Today, with the day barely begun,
I take a plate out of the dishwasher & find a baby gecko, about 1 inch long, clinging to the edge, very much alive &, I'm guessing / hoping, unwashed. I take the plate outside & flick the gecko into the garden.
I go out the other door to have a cigarette & tread on a dead mouse, no doubt brought there by the cat, intact except for a couple of teeth marks, but very dead. I throw that into the garden as well, for the ants or birds. If I'd put it in the rubbish-bin it would be stinking before the rubbish was collected. A grand-daddy gecko, about 6 inches long, watches me.
Three black cockatoos, rare visitors here though they're around other nearby parts, drift across & land in the gumtree in the back garden. Beautiful birds, red on the underneath of their tails, much more laid-back & raucous than their white counterparts. Birds of good omen, though amazingly pre-historic in their facial features when seen up close. Rainbow lorrikeets yodel from one of the other trees, feeding on the yellow flowers. The more they eat the less end up in the pool.

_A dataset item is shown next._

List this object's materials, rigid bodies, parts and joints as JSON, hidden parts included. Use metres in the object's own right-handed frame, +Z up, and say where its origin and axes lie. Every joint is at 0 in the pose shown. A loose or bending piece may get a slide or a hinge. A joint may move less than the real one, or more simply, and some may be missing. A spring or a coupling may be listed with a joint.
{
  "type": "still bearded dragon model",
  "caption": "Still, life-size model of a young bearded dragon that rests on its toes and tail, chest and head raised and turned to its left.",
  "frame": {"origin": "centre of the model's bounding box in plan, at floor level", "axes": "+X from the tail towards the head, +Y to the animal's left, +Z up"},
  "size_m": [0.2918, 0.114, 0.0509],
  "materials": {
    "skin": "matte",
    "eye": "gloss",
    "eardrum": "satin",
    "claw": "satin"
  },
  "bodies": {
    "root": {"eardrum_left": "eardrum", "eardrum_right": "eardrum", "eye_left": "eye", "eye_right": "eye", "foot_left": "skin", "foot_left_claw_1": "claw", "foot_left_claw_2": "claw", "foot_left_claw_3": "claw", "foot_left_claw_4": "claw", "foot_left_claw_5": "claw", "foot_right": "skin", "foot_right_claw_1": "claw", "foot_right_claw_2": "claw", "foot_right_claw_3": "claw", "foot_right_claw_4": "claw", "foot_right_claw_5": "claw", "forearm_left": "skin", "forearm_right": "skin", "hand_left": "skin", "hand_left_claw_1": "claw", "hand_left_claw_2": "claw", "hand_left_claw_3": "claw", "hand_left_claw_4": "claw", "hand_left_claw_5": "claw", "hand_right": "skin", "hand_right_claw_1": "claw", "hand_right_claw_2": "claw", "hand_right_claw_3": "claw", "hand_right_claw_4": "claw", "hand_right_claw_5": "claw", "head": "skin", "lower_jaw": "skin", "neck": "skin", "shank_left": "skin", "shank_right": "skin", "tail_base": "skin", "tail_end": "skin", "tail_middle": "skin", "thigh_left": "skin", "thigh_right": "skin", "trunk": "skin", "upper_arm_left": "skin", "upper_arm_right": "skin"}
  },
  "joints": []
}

The TV tells me that David Hicks has been granted British citizenship – his mother was British. Now, perhaps, he might get out of Guantanamo Bay.

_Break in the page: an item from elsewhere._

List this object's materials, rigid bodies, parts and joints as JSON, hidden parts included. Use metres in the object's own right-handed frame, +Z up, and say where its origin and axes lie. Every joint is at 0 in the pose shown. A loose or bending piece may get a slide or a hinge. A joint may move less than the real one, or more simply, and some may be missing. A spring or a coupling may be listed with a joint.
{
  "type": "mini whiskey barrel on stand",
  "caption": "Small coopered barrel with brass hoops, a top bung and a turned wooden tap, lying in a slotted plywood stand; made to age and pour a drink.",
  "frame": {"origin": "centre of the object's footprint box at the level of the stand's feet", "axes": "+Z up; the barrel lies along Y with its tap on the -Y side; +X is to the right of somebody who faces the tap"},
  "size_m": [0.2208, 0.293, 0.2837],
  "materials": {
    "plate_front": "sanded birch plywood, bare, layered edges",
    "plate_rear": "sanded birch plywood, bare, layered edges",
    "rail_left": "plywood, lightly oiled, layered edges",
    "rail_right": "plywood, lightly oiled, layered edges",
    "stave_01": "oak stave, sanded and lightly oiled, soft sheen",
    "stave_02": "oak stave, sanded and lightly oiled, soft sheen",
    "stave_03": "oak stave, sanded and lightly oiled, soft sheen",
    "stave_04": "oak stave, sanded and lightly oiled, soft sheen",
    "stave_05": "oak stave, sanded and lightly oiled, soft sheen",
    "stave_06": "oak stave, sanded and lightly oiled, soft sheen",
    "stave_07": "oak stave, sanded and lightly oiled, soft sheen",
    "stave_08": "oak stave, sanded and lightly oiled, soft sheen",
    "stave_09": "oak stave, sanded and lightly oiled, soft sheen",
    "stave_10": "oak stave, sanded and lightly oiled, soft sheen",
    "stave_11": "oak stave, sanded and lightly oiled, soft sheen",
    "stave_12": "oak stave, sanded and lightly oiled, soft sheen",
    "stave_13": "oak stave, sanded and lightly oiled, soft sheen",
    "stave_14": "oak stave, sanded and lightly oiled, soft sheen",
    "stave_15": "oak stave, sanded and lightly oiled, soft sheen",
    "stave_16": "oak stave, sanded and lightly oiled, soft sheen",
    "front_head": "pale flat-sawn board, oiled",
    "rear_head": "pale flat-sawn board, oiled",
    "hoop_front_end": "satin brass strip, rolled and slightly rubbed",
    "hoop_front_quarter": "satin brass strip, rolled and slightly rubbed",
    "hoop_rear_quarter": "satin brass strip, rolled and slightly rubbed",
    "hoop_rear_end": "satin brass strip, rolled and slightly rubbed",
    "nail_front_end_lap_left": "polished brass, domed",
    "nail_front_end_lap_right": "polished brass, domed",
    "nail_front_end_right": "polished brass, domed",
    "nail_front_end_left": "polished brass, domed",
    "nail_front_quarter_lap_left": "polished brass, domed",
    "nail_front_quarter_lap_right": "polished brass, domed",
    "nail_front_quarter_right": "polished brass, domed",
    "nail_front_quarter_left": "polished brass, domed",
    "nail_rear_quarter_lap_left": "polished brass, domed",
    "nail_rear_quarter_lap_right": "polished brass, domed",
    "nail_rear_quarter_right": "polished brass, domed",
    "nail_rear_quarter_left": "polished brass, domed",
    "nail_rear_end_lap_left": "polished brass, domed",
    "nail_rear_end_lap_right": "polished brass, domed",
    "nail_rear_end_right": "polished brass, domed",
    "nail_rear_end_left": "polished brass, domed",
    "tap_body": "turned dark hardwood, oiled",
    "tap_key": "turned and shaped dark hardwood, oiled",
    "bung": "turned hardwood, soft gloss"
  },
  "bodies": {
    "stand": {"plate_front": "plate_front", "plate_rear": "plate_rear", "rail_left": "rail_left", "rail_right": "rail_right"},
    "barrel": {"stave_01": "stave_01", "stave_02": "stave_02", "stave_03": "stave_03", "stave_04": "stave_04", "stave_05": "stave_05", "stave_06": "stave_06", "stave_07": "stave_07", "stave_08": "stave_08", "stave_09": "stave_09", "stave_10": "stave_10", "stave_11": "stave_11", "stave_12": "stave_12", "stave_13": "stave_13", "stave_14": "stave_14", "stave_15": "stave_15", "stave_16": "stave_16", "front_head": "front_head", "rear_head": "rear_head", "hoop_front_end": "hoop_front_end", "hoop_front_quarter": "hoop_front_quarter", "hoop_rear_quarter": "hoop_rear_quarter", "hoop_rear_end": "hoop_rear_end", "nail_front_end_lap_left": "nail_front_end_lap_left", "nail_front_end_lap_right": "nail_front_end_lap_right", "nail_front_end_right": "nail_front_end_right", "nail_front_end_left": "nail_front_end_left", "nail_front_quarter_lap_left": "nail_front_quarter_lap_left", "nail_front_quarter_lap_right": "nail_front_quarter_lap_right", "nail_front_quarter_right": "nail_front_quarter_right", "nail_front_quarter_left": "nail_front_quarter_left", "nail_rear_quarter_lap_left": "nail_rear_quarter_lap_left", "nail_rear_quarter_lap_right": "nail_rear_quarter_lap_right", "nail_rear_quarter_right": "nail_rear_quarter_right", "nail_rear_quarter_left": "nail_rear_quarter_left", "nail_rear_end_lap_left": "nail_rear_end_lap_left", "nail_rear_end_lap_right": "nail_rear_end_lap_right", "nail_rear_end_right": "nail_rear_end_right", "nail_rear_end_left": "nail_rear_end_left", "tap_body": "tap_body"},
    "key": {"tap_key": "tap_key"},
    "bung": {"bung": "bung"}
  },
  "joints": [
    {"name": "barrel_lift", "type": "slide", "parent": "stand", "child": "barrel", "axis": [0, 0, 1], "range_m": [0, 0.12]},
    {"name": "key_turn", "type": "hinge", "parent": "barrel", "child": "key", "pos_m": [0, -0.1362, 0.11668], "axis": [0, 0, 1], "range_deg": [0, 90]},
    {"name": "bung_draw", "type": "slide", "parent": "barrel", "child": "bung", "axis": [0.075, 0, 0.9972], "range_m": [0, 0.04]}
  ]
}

My summer cold seems to be disappearing. The sneezes & sniffles have gone, & the coughing is indistinguishable from my normal smoker's cough. I'll probably go back to work tomorrow, but today I'm catching up on my domestic duties. & my blog-reading.
The temperature is already well on its way to the predicted 38ยบ Celcius. Just under a 100 Fahrenheit. I'm not a great fan of air-conditioning, but it's necessary here, so I'm running the ceiling fans all through the house to get the air moving before I close it up & do the dreaded dead.
I have finished (re)reading Robert Crais' entire output. I'm definitely a crime novel fan. But who to read next?
The washingmachine beeps & reminds me of my domestic duties. I hope there are no geckoes inside.
I hang out the washing. Lizards scuttle away. Green ants promenade on my legs. They're tenacious little bastards, stick their pincers in & refuse to budge. You have to flick them off at just the right angle.